## start
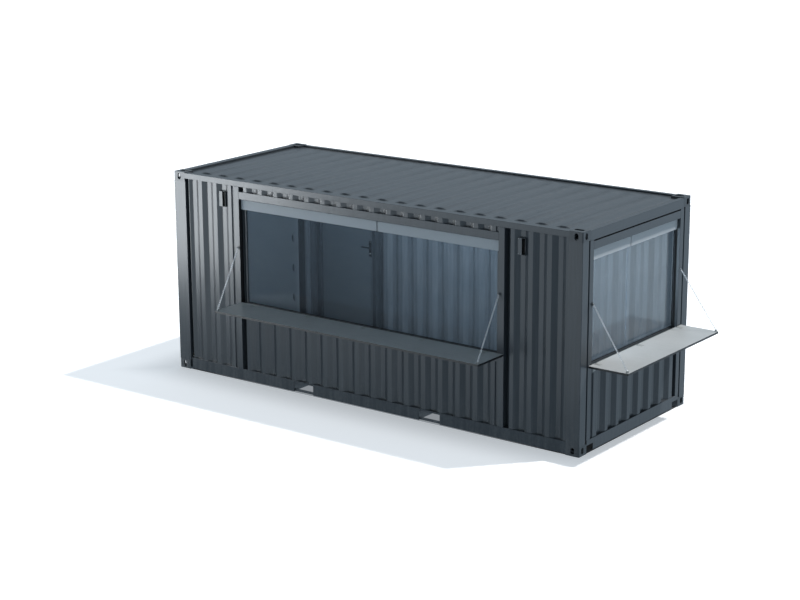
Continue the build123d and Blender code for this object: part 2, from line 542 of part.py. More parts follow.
# --------------------------------------------------------------- counters
def counter(side):
    """Counter board, its hinge straps and the fixed hinge lugs."""
    if side == "front":
        a, b = CT_FRONT
        n = 5
    else:
        a, b = CT_END
        n = 3
    # built along +u with v pointing outwards, then turned into place
    def place(s):
        if side == "front":
            return Pos(0, YF, 0) * s                     # u = x, v = -y
        return Pos(XR, 0, 0) * Rot(0, 0, 90) * s
    bx = lambda u0, u1, v0, v1, z0, z1: box(u0, u1, -v0, -v1, z0, z1)
    board = bx(a, b, CT_GAP, CT_OUT, CT_Z - CT_T, CT_Z)
    oe = [e for e in board.edges().filter_by(Axis.Z) if e.center().Y < -CT_OUT + 1]
    board = fillet(oe, 12)
    straps, lugs = [], []
    for i in range(n):
        u = a + (b - a) * (0.06 + 0.88 * i / (n - 1))
        board -= bx(u - 27, u + 27, 0, AXIS_OUT + 12, CT_Z - 60, CT_Z + 10)
        v = -AXIS_OUT
        st = cyl((u - 26, v, CT_Z), (u - 13, v, CT_Z), 8) + cyl((u + 13, v, CT_Z), (u + 26, v, CT_Z), 8)
        st += cyl((u - 14, v, CT_Z), (u + 14, v, CT_Z), 4)
        st += bx(u - 26, u - 13, AXIS_OUT, AXIS_OUT + 15, CT_Z, CT_Z + 3.5)
        st += bx(u + 13, u + 26, AXIS_OUT, AXIS_OUT + 15, CT_Z, CT_Z + 3.5)
        st += bx(u - 26, u + 26, AXIS_OUT + 12, AXIS_OUT + 62, CT_Z, CT_Z + 3.5)
        straps.append(st)
        lg = bx(u - 11.5, u + 11.5, 0, AXIS_OUT, CT_Z - 8, CT_Z - 1) + bx(u - 26, u + 26, 0, 4, 945, SILL_Z1)
        lg += bx(u - 11.5, u + 11.5, 0, 6, 990, CT_Z - 1)
        lg += cyl((u - 12, v, CT_Z), (u + 12, v, CT_Z), 8)
        lg -= cyl((u - 30, v, CT_Z), (u + 30, v, CT_Z), 4.06)
        lugs.append(lg)
    eyes = []
    for u, s in ((a + EYE_IN, 1), (b - EYE_IN, -1)):
        e = bx(u - 18, u + 18, EYE_OUT - 14, EYE_OUT + 14, CT_Z, CT_Z + 3)
        for c in (-1, 1):
            e += bx(u + c * 8, u + c * 11, EYE_OUT - 9, EYE_OUT + 9, CT_Z, CT_Z + EYE_UP + 9)
        e += cyl((u - 14, -EYE_OUT, CT_Z + EYE_UP), (u + 14, -EYE_OUT, CT_Z + EYE_UP), PIN_R)
        eyes.append(e)
    return ([place(board)], [place(s) for s in straps], [place(s) for s in lugs],
            [place(s) for s in eyes])


for side in ("front", "end"):
    bd, st, lg, ey = counter(side)
    parts[side + "_counter_top"] = bd
    parts[side + "_counter_straps"] = st + ey
    parts[side + "_counter_hinge_lugs"] = lg

# --------------------------------------------------------------- chains
# each chain is two straight halves that meet in a line when the counter is down
chain_info = {}
anchors = []


def ring(centre, axis):
    pl = Plane(origin=tuple(centre - axis * RING_T / 2), z_dir=tuple(axis))
    return extrude(pl * Circle(RING_O), amount=RING_T)


def ring_hole(centre, axis):
    pl = Plane(origin=tuple(centre - axis * RING_T), z_dir=tuple(axis))
    return extrude(pl * Circle(RING_I), amount=2 * RING_T)


def chain(name, anchor, eye, flat, lean=-1):
    """Two halves, each a round bar with a ring on its pin.

    The upper half turns on the jamb pin and ends up hanging straight down.
    The lower half turns on the counter pin and ends up along flat, which is
    the direction from the counter's outer edge to its hinge. lean picks the
    side each half ends on, so that the halves pass each other in travel.
    """
    A_, E_ = Vector(*anchor), Vector(*eye)
    d = (E_ - A_)
    full = d.length
    u = d.normalized()
    side = Vector(1, 0, 0) if abs(flat.Y) > 0.5 else Vector(0, 1, 0)
    side = (side - u * side.dot(u)).normalized()
    if side.dot(A_ - E_) < 0:
        side = side * -1
    side = side * lean
    mu = A_ + u * (full - CHAIN_LOW - CHAIN_GAP / 2) + side * CHAIN_SIDE
    ml = E_ - u * (CHAIN_LOW - CHAIN_GAP / 2) - side * CHAIN_SIDE
    for nm, p, m, end in (("_upper", A_, mu, Vector(0, 0, -1)), ("_lower", E_, ml, flat)):
        w = (m - p).normalized()
        ax = w.cross(end).normalized()
        s = ring(p, ax) + cyl(tuple(p + w * 7.5), tuple(m), CHAIN_R)
        parts[name + nm] = [s - ring_hole(p, ax)]
    chain_info[name] = (tuple(A_), tuple(E_), tuple(mu), tuple(ml), full)


def anchor_eye(p, n):
    """Clevis plate on a stile face; n points out of the face, the pin runs across."""
    p, n = Vector(*p), Vector(*n)
    along_x = abs(n.Y) > 0.5

    def bk(u0, u1, v0, v1, z0, z1):
        if along_x:
            return box(p.X + u0, p.X + u1, YF - v0, YF - v1, p.Z + z0, p.Z + z1)
        return box(XR + v0, XR + v1, p.Y + u0, p.Y + u1, p.Z + z0, p.Z + z1)
    e = bk(-16, 16, 0, 3, -26, 26)
    for c in (-1, 1):
        e += bk(c * 8, c * 11, 2, ANCH_OUT + 7, -8, 8)
    u = Vector(1, 0, 0) if along_x else Vector(0, 1, 0)
    e += cyl(tuple(p - u * 14), tuple(p + u * 14), PIN_R)
    return e


fl = (FR_X0 + STILE - 18, YF - ANCH_OUT, ANCH_Z)
fr = (FR_X1 - STILE + 18, YF - ANCH_OUT, ANCH_Z)
en = (XR + ANCH_OUT, EF_Y0 + STILE - 18, ANCH_Z)
ef = (XR + ANCH_OUT, EF_Y1 - STILE + 18, ANCH_Z)
chain("front_chain_left", fl, (CT_FRONT[0] + EYE_IN, YF - EYE_OUT, CT_Z + EYE_UP), Vector(0, 1, 0), 1)
chain("front_chain_right", fr, (CT_FRONT[1] - EYE_IN, YF - EYE_OUT, CT_Z + EYE_UP), Vector(0, 1, 0))
chain("end_chain_near", en, (XR + EYE_OUT, CT_END[0] + EYE_IN, CT_Z + EYE_UP), Vector(-1, 0, 0))
chain("end_chain_far", ef, (XR + EYE_OUT, CT_END[1] - EYE_IN, CT_Z + EYE_UP), Vector(-1, 0, 0))
parts["chain_anchors"] = [anchor_eye(fl, (0, -1, 0)), anchor_eye(fr, (0, -1, 0)),
                          anchor_eye(en, (1, 0, 0)), anchor_eye(ef, (1, 0, 0))]

# ----------------------------------------------------------------- export
allc = Compound(children=[Compound(children=[s for s in v]) for v in parts.values()])
bb = allc.bounding_box()
OX, OY, OZ = -(bb.min.X + bb.max.X) / 2, -(bb.min.Y + bb.max.Y) / 2, -bb.min.Z
print("shift to origin:", OX, OY, OZ)
print("box:", bb.size)
mv = lambda p: tuple(round((c + o) / 1000, 6) for c, o in zip(p, (OX, OY, OZ)))
print("front counter axis", mv((0, YF - AXIS_OUT, CT_Z)))
print("end counter axis", mv((XR + AXIS_OUT, 0, CT_Z)))
print("back door axis", mv((BH_X, BH_Y, 1000)))
for n_, (a_, e_, mu_, ml_, full_) in chain_info.items():
    print(n_, "anchor", mv(a_), "eye", mv(e_), "upper_end", mv(mu_), "lower_end", mv(ml_),
          "length", round(full_, 2))
for name, solids in parts.items():
    flat = []
    for s in solids:
        flat += list(s.solids())
    shape = flat[0] if len(flat) == 1 else Compound(children=flat)
    export_step(Pos(OX, OY, OZ) * shape, f"parts/{name}.step")
print(len(parts), "nodes")
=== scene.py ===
import json
import math
import random

import bmesh
import bpy
from mathutils import Matrix, Vector

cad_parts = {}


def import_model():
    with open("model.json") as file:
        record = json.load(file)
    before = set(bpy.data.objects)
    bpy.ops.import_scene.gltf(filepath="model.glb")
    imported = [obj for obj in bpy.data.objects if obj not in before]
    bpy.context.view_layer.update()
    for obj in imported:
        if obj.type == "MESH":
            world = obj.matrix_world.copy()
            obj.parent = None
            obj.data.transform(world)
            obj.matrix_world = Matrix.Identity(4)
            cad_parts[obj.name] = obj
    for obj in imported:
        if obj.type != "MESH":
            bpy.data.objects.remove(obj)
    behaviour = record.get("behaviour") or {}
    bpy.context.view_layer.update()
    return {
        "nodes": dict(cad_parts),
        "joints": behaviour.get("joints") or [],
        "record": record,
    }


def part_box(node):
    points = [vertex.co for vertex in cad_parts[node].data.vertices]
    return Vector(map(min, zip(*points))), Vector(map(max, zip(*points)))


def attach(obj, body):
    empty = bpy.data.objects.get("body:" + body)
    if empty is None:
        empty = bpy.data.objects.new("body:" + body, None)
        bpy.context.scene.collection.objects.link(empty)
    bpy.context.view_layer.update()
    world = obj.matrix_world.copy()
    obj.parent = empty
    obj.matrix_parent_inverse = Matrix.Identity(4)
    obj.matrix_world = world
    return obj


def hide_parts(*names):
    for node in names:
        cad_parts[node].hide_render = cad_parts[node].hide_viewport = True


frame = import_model()
N = frame["nodes"]
JOINT = {j["name"]: j for j in frame["joints"]}
scene = bpy.context.scene
rnd = random.Random(7)

# ------------------------------------------------------------------ the frame
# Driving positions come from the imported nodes' boxes.
posts_lo, posts_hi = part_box("corner_posts")
X0, X1 = posts_lo.x, posts_hi.x            # door end, window end
Y0, Y1 = posts_lo.y, posts_hi.y            # window side, back side
CXM, CYM = (X0 + X1) / 2, (Y0 + Y1) / 2
XL, XR = (X0 - CXM) * 1000, (X1 - CXM) * 1000
YF, YB = (Y0 - CYM) * 1000, (Y1 - CYM) * 1000


def P(x, y, z):
    """Millimetres from the container's centre line to the row frame."""
    return Vector((CXM + x / 1000, CYM + y / 1000, z / 1000))


def mm(node):
    """A node's box in the same millimetres."""
    lo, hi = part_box(node)
    return ((lo.x - CXM) * 1000, (hi.x - CXM) * 1000, (lo.y - CYM) * 1000, (hi.y - CYM) * 1000,
            lo.z * 1000, hi.z * 1000)


# ------------------------------------------------------------------ camera
def camera():
    yaw, pitch, roll = 0.641, 0.2595, -0.0048
    d = Vector((-math.sin(yaw) * math.cos(pitch), math.cos(yaw) * math.cos(pitch), -math.sin(pitch)))
    r = d.cross(Vector((0, 0, 1))).normalized()
    u = r.cross(d)
    right = math.cos(roll) * r + math.sin(roll) * u
    up = -math.sin(roll) * r + math.cos(roll) * u
    cam = bpy.data.cameras.new("camera")
    cam.sensor_fit, cam.sensor_width = "HORIZONTAL", 36.0
    cam.lens = 1925.97 / 800 * 36.0
    cam.clip_start, cam.clip_end = 0.5, 600
    o = bpy.data.objects.new("camera", cam)
    m = Matrix((right, up, -d)).transposed().to_4x4()
    m.translation = Vector((X0 + 16.6654, Y0 - 17.5547, 7.2623))
    o.matrix_world = m
    scene.collection.objects.link(o)
    scene.camera = o


camera()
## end
- What you need to do: Reproduce, without alteration, solely the lines beginning at the line that includes "for name, solids" and ending at the line that includes "obj.data.transform(world)", both lines included.

- Answer to this task:
for name, solids in parts.items():
    flat = []
    for s in solids:
        flat += list(s.solids())
    shape = flat[0] if len(flat) == 1 else Compound(children=flat)
    export_step(Pos(OX, OY, OZ) * shape, f"parts/{name}.step")
print(len(parts), "nodes")
=== scene.py ===
import json
import math
import random

import bmesh
import bpy
from mathutils import Matrix, Vector

cad_parts = {}


def import_model():
    with open("model.json") as file:
        record = json.load(file)
    before = set(bpy.data.objects)
    bpy.ops.import_scene.gltf(filepath="model.glb")
    imported = [obj for obj in bpy.data.objects if obj not in before]
    bpy.context.view_layer.update()
    for obj in imported:
        if obj.type == "MESH":
            world = obj.matrix_world.copy()
            obj.parent = None
            obj.data.transform(world)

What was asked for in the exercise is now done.